El calor de la hoguera me devolvió a la vida. Bea contemplaba las llamas en silencio, hechizada.

– ¿Vas a contarme el secreto? -pregunté finalmente.

Bea suspiró y se sentó en una de las sillas. Yo permanecí pegado al fuego, observando el vapor ascender de mi ropa como ánima en fuga.

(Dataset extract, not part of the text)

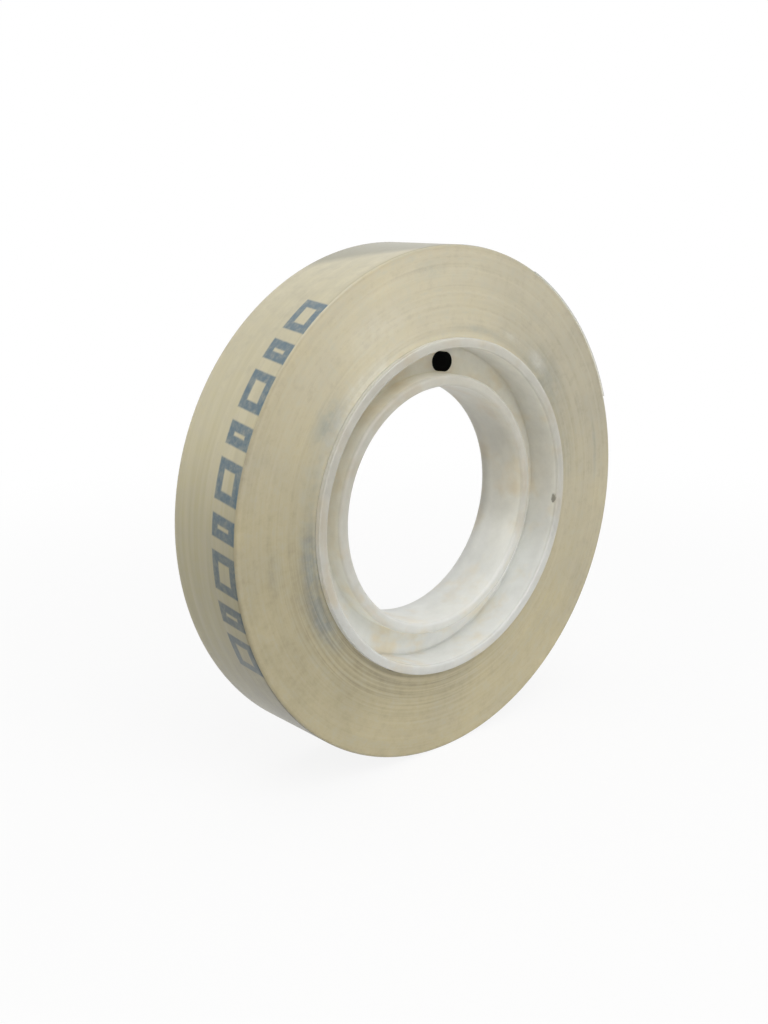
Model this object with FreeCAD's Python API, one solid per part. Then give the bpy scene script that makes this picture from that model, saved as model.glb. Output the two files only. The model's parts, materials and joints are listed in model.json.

– Lo que tú llamas el palacete Aldaya, en realidad tiene nombre propio. La casa se llama «El ángel de bruma», pero casi nadie lo sabe. El despacho de mi padre lleva quince años intentando vender esta propiedad sin conseguirlo. El otro día, mientras me explicabas la historia de Julián Carax y de Penélope Aldaya, no reparé en ello. Luego, por la noche en casa, até cabos y recordé que había oído hablar a mi padre de la familia Aldaya alguna vez, y de esta casa en particular. Ayer acudí al despacho de mi padre y su secretario, Casasús, me contó la historia de la casa. ¿Sabías que en realidad ésta no era su residencia oficial, sino una de sus casas de veraneo?

Negué.

– La casa principal de los Aldaya era un palacio que fue derribado en 1925 para levantar un bloque de pisos, en lo que hoy es el cruce de las calles Bruch y Mallorca, diseñado por Puig i Cadafalch por encargo del abuelo de Penélope y Jorge, Simón Aldaya, en 1896, cuando aquello no eran más que campos y acequias. El hijo mayor del patriarca Simón, don Ricardo Aldaya, la había comprado allá en los últimos años del siglo XIX a un personaje muy pintoresco por un precio irrisorio, porque la casa tenía mala fama. Casasús me dijo que estaba maldita y que ni los vendedores se atrevían a venir a enseñarla y escurrían el bulto con cualquier pretexto…

28

Aquella tarde, mientras entraba de nuevo en calor, Bea me refirió la historia de cómo «El ángel de bruma» había llegado a las manos de la familia Aldaya. El relato era un melodrama escabroso que bien podría haberse escapado de la pluma de Julián Carax. La casa había sido construida en 1899 por la firma de arquitectos de Naulí, Martorell i Bergadá bajo los auspicios de un próspero y extravagante financiero catalán llamado Salvador Jausá, que sólo habría de vivir en ella un año. El potentado, huérfano desde los seis años y de orígenes humildes, había amasado la mayor parte de su fortuna en Cuba y Puerto Rico. Se decía que la suya era una de las muchas manos negras tras la trama de la caída de Cuba y la guerra con Estados Unidos en que se habían perdido las últimas colonias. Del Nuevo Mundo se trajo algo más que una fortuna: le acompañaban una esposa norteamericana, damisela pálida y frágil de la buena sociedad de Filadelfia que no hablaba palabra de castellano, y una criada mulata que había estado a su servicio desde los primeros años en Cuba y que viajaba con un macaco enjaulado vestido de arlequín y siete baúles de equipaje. Por el momento se instalaron en varias habitaciones del hotel Colón en la plaza de Cataluña, a la espera de adquirir la vivienda adecuada a los gustos y apetencias de Jausá.